Sayangnya, birokratisasi pendidikan justru mengaburkan makna profesionalisme itu sendiri. Banyak guru merasa terbebani oleh tuntutan administratif, pelaporan kinerja, dan akreditasi sekolah yang menitikberatkan pada dokumen ketimbang proses. Dalam situasi ini, kualitas pengajaran di kelas rentan terabaikan.
Penelitian World Bank (2020) dalam laporan “Teacher Reform in Indonesia” menyoroti bahwa sebagian besar pelatihan yang diikuti guru pasca-sertifikasi bersifat monoton dan kurang kontekstual, sehingga tidak menjawab kebutuhan riil di lapangan.
Antara Tuntutan dan Dukungan
Sertifikasi seharusnya menjadi awal dari proses peningkatan mutu berkelanjutan, bukan tujuan akhir. Namun, ketika tidak disertai ekosistem pendukung—seperti pelatihan berkelanjutan, komunitas belajar, supervisi yang membina (bukan sekadar menilai), dan apresiasi nonfinansial—profesionalisme guru sulit berkembang secara utuh.
Fakta di lapangan menunjukkan banyak guru, terutama di wilayah terpencil, masih kesulitan mengakses pelatihan bermutu. Infrastruktur teknologi yang lemah juga menyulitkan guru-guru mengikuti program daring.

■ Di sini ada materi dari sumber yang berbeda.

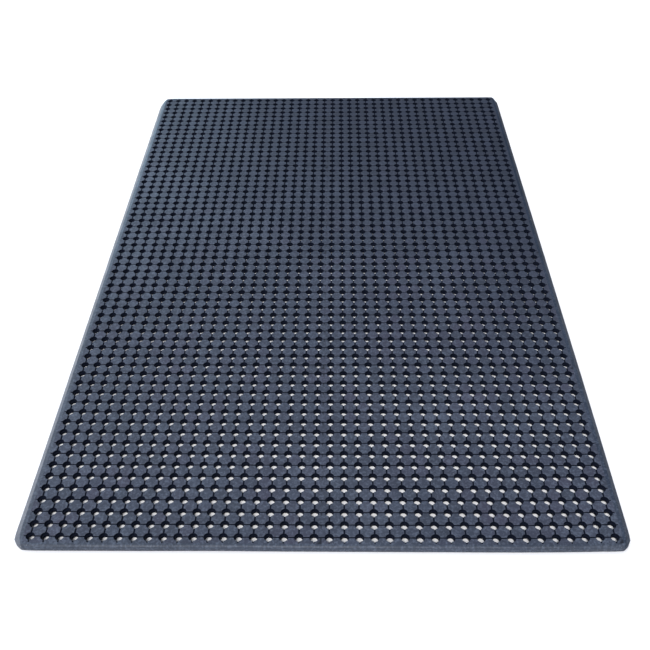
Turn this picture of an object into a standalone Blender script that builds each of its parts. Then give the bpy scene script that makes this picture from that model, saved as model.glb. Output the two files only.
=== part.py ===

Dalam hal ini, pendekatan yang terpusat di Jakarta tidak cukup menjangkau realitas lokal.
Lebih dari itu, guru sering menghadapi tekanan sosial dan ekonomi. Guru honorer yang digaji di bawah upah minimum dituntut profesional, sementara status mereka tidak kunjung diangkat. Di sinilah kontradiksi sistemik itu terjadi.
Jalan Ke Depan: Rekontekstualisasi Sertifikasi
Ke depan, pemerintah dan pemangku kepentingan pendidikan perlu meninjau ulang sistem sertifikasi agar lebih menyentuh aspek-aspek substantif. Beberapa rekomendasi penting antara lain:
- Perluasan makna profesionalisme guru yang tidak hanya administratif tetapi juga pedagogis, etik, dan sosial-kultural.
- Penguatan pelatihan pascasertifikasi berbasis praktik terbaik, bukan sekadar formalitas.
- Pendekatan mentoring dan coaching antarguru dalam komunitas belajar yang organik, seperti Lesson Study dan Teacher Learning Community (TLC).
- Peningkatan kesejahteraan guru honorer sebagai bagian dari pengakuan atas jasa dan beban kerja mereka.
- Evaluasi formatif terhadap kinerja guru yang menekankan umpan balik konstruktif, bukan semata laporan angka.
Penutup
Profesionalisme guru tak akan tumbuh dari selembar sertifikat, melainkan dari ekosistem pendidikan yang sehat, manusiawi, dan mendukung proses belajar sepanjang hayat. Jika guru dituntut menjadi profesional, maka negara dan masyarakat pun harus bersedia menjadi mitra yang adil dan suportif. Jangan biarkan semangat Ki Hadjar Dewantara dikalahkan oleh rutinitas tanpa jiwa.
Daftar Pustaka
- Undang-Undang Nomor 14 Tahun 2005 tentang Guru dan Dosen.
- CIPS (2020). Improving Teacher Quality in Indonesia. Center for Indonesian Policy Studies.
https://www.cips-indonesia.org/post/teacher-quality - LPMP (2021). Laporan Evaluasi Sertifikasi Guru Nasional. Lembaga Penjamin Mutu Pendidikan.
- World Bank (2020). Teacher Reform in Indonesia: The Role of Politics and Evidence.